Write out all the data again, exactly as it stands.

*SUPPLIED INFORMATION:*
--
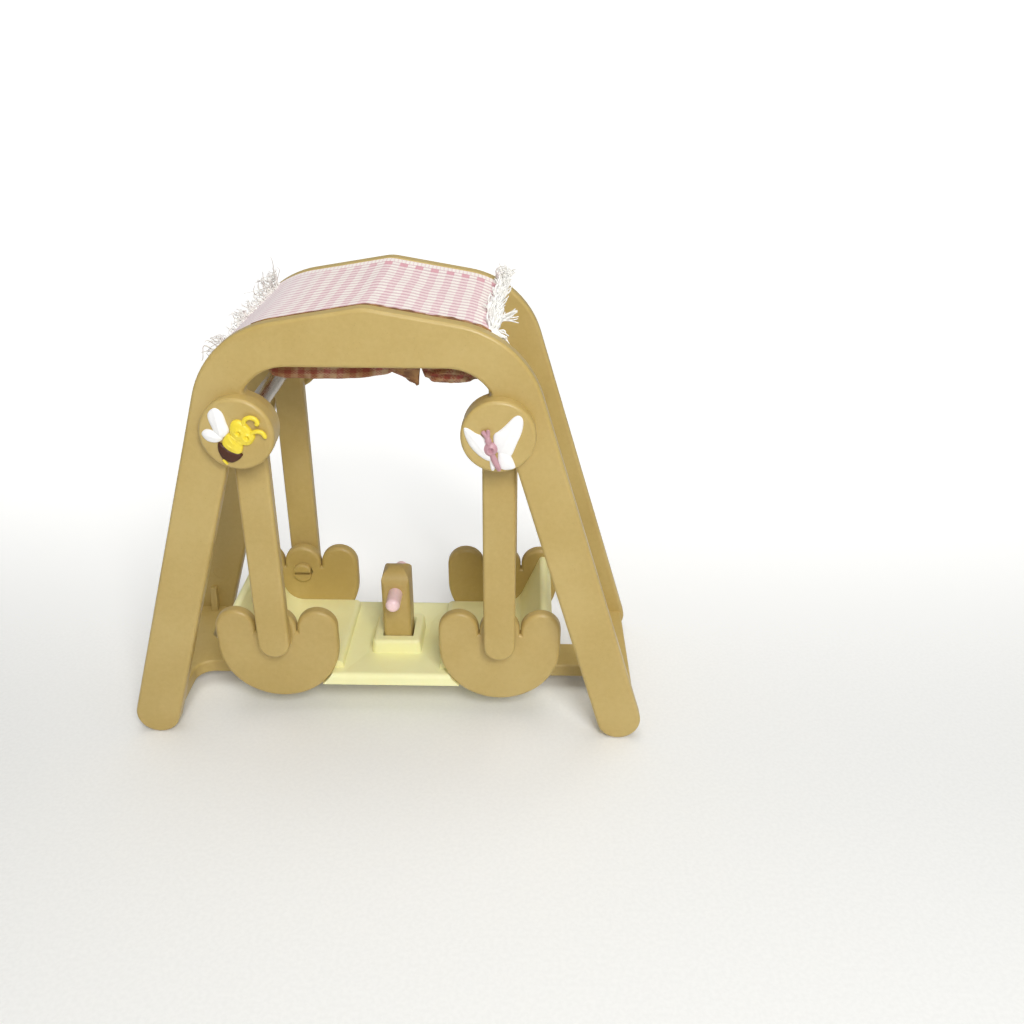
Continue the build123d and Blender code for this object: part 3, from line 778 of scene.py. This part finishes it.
    def _threads(self, root: FloatArray, heading: FloatArray, length: FloatArray, curl: FloatArray,
                 radius: FloatArray) -> Patch:
        """Loose threads that leave the cloth's edge and curl.

        With s from 0 to 1 along a thread: root + heading * length * s, plus a curl of
        length * s^1.2 * (sin, cos) in the two directions square to it, less droop * length * s^2.

        Args:
            root: Where each thread starts.
            heading: Its first direction.
            length: Its length.
            curl: Its curl: turn rate, phase and width, one row a thread.
            radius: Its radius.

        Returns:
            The threads as one surface.
        """
        s = np.linspace(0, 1, self.thread_rings)[None, :, None]
        heading = heading / np.linalg.norm(heading, axis=1, keepdims=True)
        side = np.cross(heading, np.array([0.0, 1.0, 0.0]))
        side /= np.linalg.norm(side, axis=1, keepdims=True)
        other = np.cross(heading, side)
        reach = length[:, None, None]
        rate, phase, width = (curl[:, k][:, None, None] for k in range(3))
        swing = np.sin(rate * s + phase) - np.sin(phase)
        roll = np.cos(rate * s * 0.8 + phase * 1.7) - np.cos(phase * 1.7)
        path = root[:, None] + heading[:, None] * reach * s
        path = path + width * reach * s**1.2 * (swing * side[:, None] + roll * other[:, None])
        path = path - np.array([0.0, 0.0, 1.0]) * self.thread_droop * reach * s**2
        radii = radius[:, None] * (1 - 0.45 * s[..., 0] ** 3)
        return tubes(path, radii, THREAD_SIDES)

    def _locks(self, seed: int, end: str, locks: Sequence[tuple[float, ...]],
               thick: tuple[float, float]) -> Patch:
        """Bunches of loose threads along one end of the sheet.

        Args:
            seed: Seed of their scatter.
            end: Which end, left or right.
            locks: For each bunch its share of the way to the rear, spread, count, three parts of its
                heading, length in millimetres, curl width and how far in it starts in millimetres.
            thick: Smallest and largest thread radius in millimetres.

        Returns:
            All threads as one surface.
        """
        rng = np.random.default_rng(seed)
        patches = []
        for centre, spread, count, *heading, reach, width, deep in locks:
            count = int(count)
            share = np.clip(rng.normal(centre, spread, count), 0.0, 1.0)
            left, right = self._edges(share)
            y = self._way_to_rear(share)
            inset = rng.uniform(0.1, deep, count) * MM
            x = left + inset if end == "left" else right - inset
            root = np.stack([x, y, self.top(x, y)], axis=1)
            aim = np.array(heading) + rng.normal(0.0, 0.16, (count, 3))
            aim[:, 1] += 4.0 * (centre - share)
            length = reach * MM * rng.uniform(0.6, 1.15, count)
            curl = np.stack([rng.uniform(2.5, 7.0, count), rng.uniform(0, 6.3, count),
                             width * rng.uniform(0.4, 1.2, count)], axis=1)
            radius = rng.uniform(*thick, count) * MM
            patches.append(self._threads(root, aim, length, curl, radius))
        return merged(patches)

    def fray_left(self) -> Piece:
        """Make the short curly threads at the left end of the sheet."""
        locks = (
            (0.03, 0.03, 16, -0.6, -0.2, -0.3, 3.6, 0.42, 0.6),
            (0.08, 0.04, 14, -1.0, -0.3, 0.3, 3.0, 0.40, 0.6),
            (0.30, 0.10, 14, -1.0, 0.1, 0.6, 2.2, 0.34, 0.6),
            (0.42, 0.05, 16, -0.8, -0.1, 0.9, 3.2, 0.42, 0.6),
            (0.56, 0.05, 12, -0.8, 0.2, 1.0, 2.8, 0.40, 0.6),
            (0.70, 0.05, 14, -0.9, 0.1, 0.9, 3.0, 0.40, 0.6),
            (0.82, 0.04, 22, -1.0, 0.2, 0.9, 4.4, 0.46, 0.6),
            (0.94, 0.03, 22, -0.7, 0.3, 1.1, 4.6, 0.44, 0.6),
            (0.50, 0.28, 120, -0.5, 0.0, 0.5, 1.1, 0.25, 0.4),
        )
        patch = self._locks(SEED, "left", locks, (0.07, 0.15))
        return make_piece("canopy_fray_left", patch, self.finishes.grey_thread)

    def fray_right(self) -> Piece:
        """Make the thick bunched threads at the right end of the sheet."""
        locks = (
            (0.04, 0.03, 36, 0.45, -0.3, -0.2, 2.6, 0.10, 1.2),
            (0.10, 0.04, 60, 0.15, 0.9, 0.6, 4.4, 0.10, 1.8),
            (0.24, 0.02, 16, 1.0, 0.1, 0.5, 4.4, 0.07, 0.8),
            (0.28, 0.06, 70, 0.1, 1.0, 0.6, 4.8, 0.10, 1.9),
            (0.46, 0.06, 60, 0.15, 1.0, 0.7, 5.0, 0.10, 1.6),
            (0.64, 0.06, 60, 0.2, 0.9, 0.9, 5.0, 0.12, 1.2),
            (0.80, 0.05, 56, 0.3, 0.6, 1.1, 4.8, 0.18, 0.9),
            (0.93, 0.03, 60, 0.5, 0.3, 1.2, 4.8, 0.26, 0.7),
        )
        patch = self._locks(SEED + 1, "right", locks, (0.17, 0.3))
        return make_piece("canopy_fray_right", patch, self.finishes.thread)

    def torn_tab(self) -> Piece:
        """Make the glue-stiffened tab that hangs at the tear of the front hem.

        A bowed sheet between two edges that both run down: the left one slantwise to the tip, the
        right one almost straight. The strip along the left edge is bare cloth in the hem's
        painted-shade finish.
        """
        along, down = np.meshgrid(np.linspace(0, 1, self.tab_columns), np.linspace(0, 1, self.tab_rows))
        x0, x1 = 1.6 + 6.3 * down, 10.2 - 0.7 * down
        x = (x0 + (x1 - x0) * along) * MM
        tip = 84.2 + 1.0 * (1 - along) ** 1.3 + 0.15 * np.sin(11 * along)
        z = (88.4 + (tip - 88.4) * down) * MM
        y = self.front_y + (0.5 + 0.5 * np.sin(2.4 * along + 0.3) * down + 0.25 * down) * MM
        _, column = np.indices((self.tab_rows - 1, self.tab_columns - 1))
        piece = self._cloth("canopy_torn_tab", np.stack([x, y, z], axis=2), (x, z), self.finishes.glue,
                            column < self.tab_bare_columns)
        thicken(piece, "tab_thickness", self.tab_thickness)
        return piece

    def glue_bead(self) -> None:
        """Make the dried glue along the joint of the sheet and the front plate.

        A thin bead whose radius swells and thins along the roof line.
        """
        x = np.linspace(-22.0, 24.0, 160) * MM
        strong = 0.25 + 0.75 / (1 + np.exp(-(x / MM - 3.0) / 1.5))
        blob = 0.5 + 0.3 * np.sin(900 * x) + 0.25 * np.sin(2300 * x + 1.0) + 0.2 * np.sin(410 * x + 0.4)
        radius = MM * (0.12 + 0.3 * strong * np.clip(blob, 0.05, 1.2))
        plate_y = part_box("front_frame")[1].y
        z = self.roof.height(x, 0.12 * MM)
        path = np.stack([x, np.full_like(x, plate_y + 0.05 * MM), z], axis=1)[None]
        patch = tubes(path, radius[None], 8)
        make_piece("canopy_glue_bead", patch, self.finishes.glue)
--
*EXERCISE RESULT:*
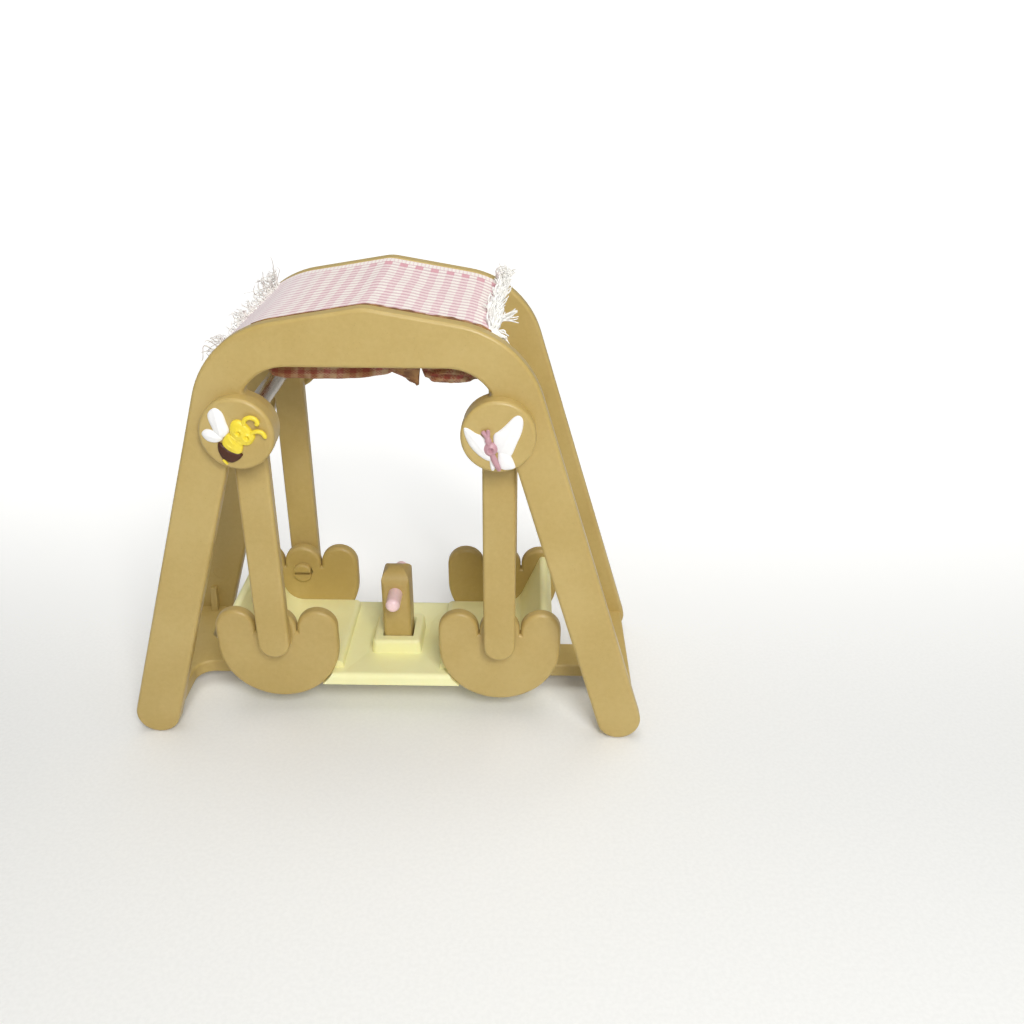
Continue the build123d and Blender code for this object: part 3, from line 778 of scene.py. This part finishes it.
    def _threads(self, root: FloatArray, heading: FloatArray, length: FloatArray, curl: FloatArray,
                 radius: FloatArray) -> Patch:
        """Loose threads that leave the cloth's edge and curl.

        With s from 0 to 1 along a thread: root + heading * length * s, plus a curl of
        length * s^1.2 * (sin, cos) in the two directions square to it, less droop * length * s^2.

        Args:
            root: Where each thread starts.
            heading: Its first direction.
            length: Its length.
            curl: Its curl: turn rate, phase and width, one row a thread.
            radius: Its radius.

        Returns:
            The threads as one surface.
        """
        s = np.linspace(0, 1, self.thread_rings)[None, :, None]
        heading = heading / np.linalg.norm(heading, axis=1, keepdims=True)
        side = np.cross(heading, np.array([0.0, 1.0, 0.0]))
        side /= np.linalg.norm(side, axis=1, keepdims=True)
        other = np.cross(heading, side)
        reach = length[:, None, None]
        rate, phase, width = (curl[:, k][:, None, None] for k in range(3))
        swing = np.sin(rate * s + phase) - np.sin(phase)
        roll = np.cos(rate * s * 0.8 + phase * 1.7) - np.cos(phase * 1.7)
        path = root[:, None] + heading[:, None] * reach * s
        path = path + width * reach * s**1.2 * (swing * side[:, None] + roll * other[:, None])
        path = path - np.array([0.0, 0.0, 1.0]) * self.thread_droop * reach * s**2
        radii = radius[:, None] * (1 - 0.45 * s[..., 0] ** 3)
        return tubes(path, radii, THREAD_SIDES)

    def _locks(self, seed: int, end: str, locks: Sequence[tuple[float, ...]],
               thick: tuple[float, float]) -> Patch:
        """Bunches of loose threads along one end of the sheet.

        Args:
            seed: Seed of their scatter.
            end: Which end, left or right.
            locks: For each bunch its share of the way to the rear, spread, count, three parts of its
                heading, length in millimetres, curl width and how far in it starts in millimetres.
            thick: Smallest and largest thread radius in millimetres.

        Returns:
            All threads as one surface.
        """
        rng = np.random.default_rng(seed)
        patches = []
        for centre, spread, count, *heading, reach, width, deep in locks:
            count = int(count)
            share = np.clip(rng.normal(centre, spread, count), 0.0, 1.0)
            left, right = self._edges(share)
            y = self._way_to_rear(share)
            inset = rng.uniform(0.1, deep, count) * MM
            x = left + inset if end == "left" else right - inset
            root = np.stack([x, y, self.top(x, y)], axis=1)
            aim = np.array(heading) + rng.normal(0.0, 0.16, (count, 3))
            aim[:, 1] += 4.0 * (centre - share)
            length = reach * MM * rng.uniform(0.6, 1.15, count)
            curl = np.stack([rng.uniform(2.5, 7.0, count), rng.uniform(0, 6.3, count),
                             width * rng.uniform(0.4, 1.2, count)], axis=1)
            radius = rng.uniform(*thick, count) * MM
            patches.append(self._threads(root, aim, length, curl, radius))
        return merged(patches)

    def fray_left(self) -> Piece:
        """Make the short curly threads at the left end of the sheet."""
        locks = (
            (0.03, 0.03, 16, -0.6, -0.2, -0.3, 3.6, 0.42, 0.6),
            (0.08, 0.04, 14, -1.0, -0.3, 0.3, 3.0, 0.40, 0.6),
            (0.30, 0.10, 14, -1.0, 0.1, 0.6, 2.2, 0.34, 0.6),
            (0.42, 0.05, 16, -0.8, -0.1, 0.9, 3.2, 0.42, 0.6),
            (0.56, 0.05, 12, -0.8, 0.2, 1.0, 2.8, 0.40, 0.6),
            (0.70, 0.05, 14, -0.9, 0.1, 0.9, 3.0, 0.40, 0.6),
            (0.82, 0.04, 22, -1.0, 0.2, 0.9, 4.4, 0.46, 0.6),
            (0.94, 0.03, 22, -0.7, 0.3, 1.1, 4.6, 0.44, 0.6),
            (0.50, 0.28, 120, -0.5, 0.0, 0.5, 1.1, 0.25, 0.4),
        )
        patch = self._locks(SEED, "left", locks, (0.07, 0.15))
        return make_piece("canopy_fray_left", patch, self.finishes.grey_thread)

    def fray_right(self) -> Piece:
        """Make the thick bunched threads at the right end of the sheet."""
        locks = (
            (0.04, 0.03, 36, 0.45, -0.3, -0.2, 2.6, 0.10, 1.2),
            (0.10, 0.04, 60, 0.15, 0.9, 0.6, 4.4, 0.10, 1.8),
            (0.24, 0.02, 16, 1.0, 0.1, 0.5, 4.4, 0.07, 0.8),
            (0.28, 0.06, 70, 0.1, 1.0, 0.6, 4.8, 0.10, 1.9),
            (0.46, 0.06, 60, 0.15, 1.0, 0.7, 5.0, 0.10, 1.6),
            (0.64, 0.06, 60, 0.2, 0.9, 0.9, 5.0, 0.12, 1.2),
            (0.80, 0.05, 56, 0.3, 0.6, 1.1, 4.8, 0.18, 0.9),
            (0.93, 0.03, 60, 0.5, 0.3, 1.2, 4.8, 0.26, 0.7),
        )
        patch = self._locks(SEED + 1, "right", locks, (0.17, 0.3))
        return make_piece("canopy_fray_right", patch, self.finishes.thread)

    def torn_tab(self) -> Piece:
        """Make the glue-stiffened tab that hangs at the tear of the front hem.

        A bowed sheet between two edges that both run down: the left one slantwise to the tip, the
        right one almost straight. The strip along the left edge is bare cloth in the hem's
        painted-shade finish.
        """
        along, down = np.meshgrid(np.linspace(0, 1, self.tab_columns), np.linspace(0, 1, self.tab_rows))
        x0, x1 = 1.6 + 6.3 * down, 10.2 - 0.7 * down
        x = (x0 + (x1 - x0) * along) * MM
        tip = 84.2 + 1.0 * (1 - along) ** 1.3 + 0.15 * np.sin(11 * along)
        z = (88.4 + (tip - 88.4) * down) * MM
        y = self.front_y + (0.5 + 0.5 * np.sin(2.4 * along + 0.3) * down + 0.25 * down) * MM
        _, column = np.indices((self.tab_rows - 1, self.tab_columns - 1))
        piece = self._cloth("canopy_torn_tab", np.stack([x, y, z], axis=2), (x, z), self.finishes.glue,
                            column < self.tab_bare_columns)
        thicken(piece, "tab_thickness", self.tab_thickness)
        return piece

    def glue_bead(self) -> None:
        """Make the dried glue along the joint of the sheet and the front plate.

        A thin bead whose radius swells and thins along the roof line.
        """
        x = np.linspace(-22.0, 24.0, 160) * MM
        strong = 0.25 + 0.75 / (1 + np.exp(-(x / MM - 3.0) / 1.5))
        blob = 0.5 + 0.3 * np.sin(900 * x) + 0.25 * np.sin(2300 * x + 1.0) + 0.2 * np.sin(410 * x + 0.4)
        radius = MM * (0.12 + 0.3 * strong * np.clip(blob, 0.05, 1.2))
        plate_y = part_box("front_frame")[1].y
        z = self.roof.height(x, 0.12 * MM)
        path = np.stack([x, np.full_like(x, plate_y + 0.05 * MM), z], axis=1)[None]
        patch = tubes(path, radius[None], 8)
        make_piece("canopy_glue_bead", patch, self.finishes.glue)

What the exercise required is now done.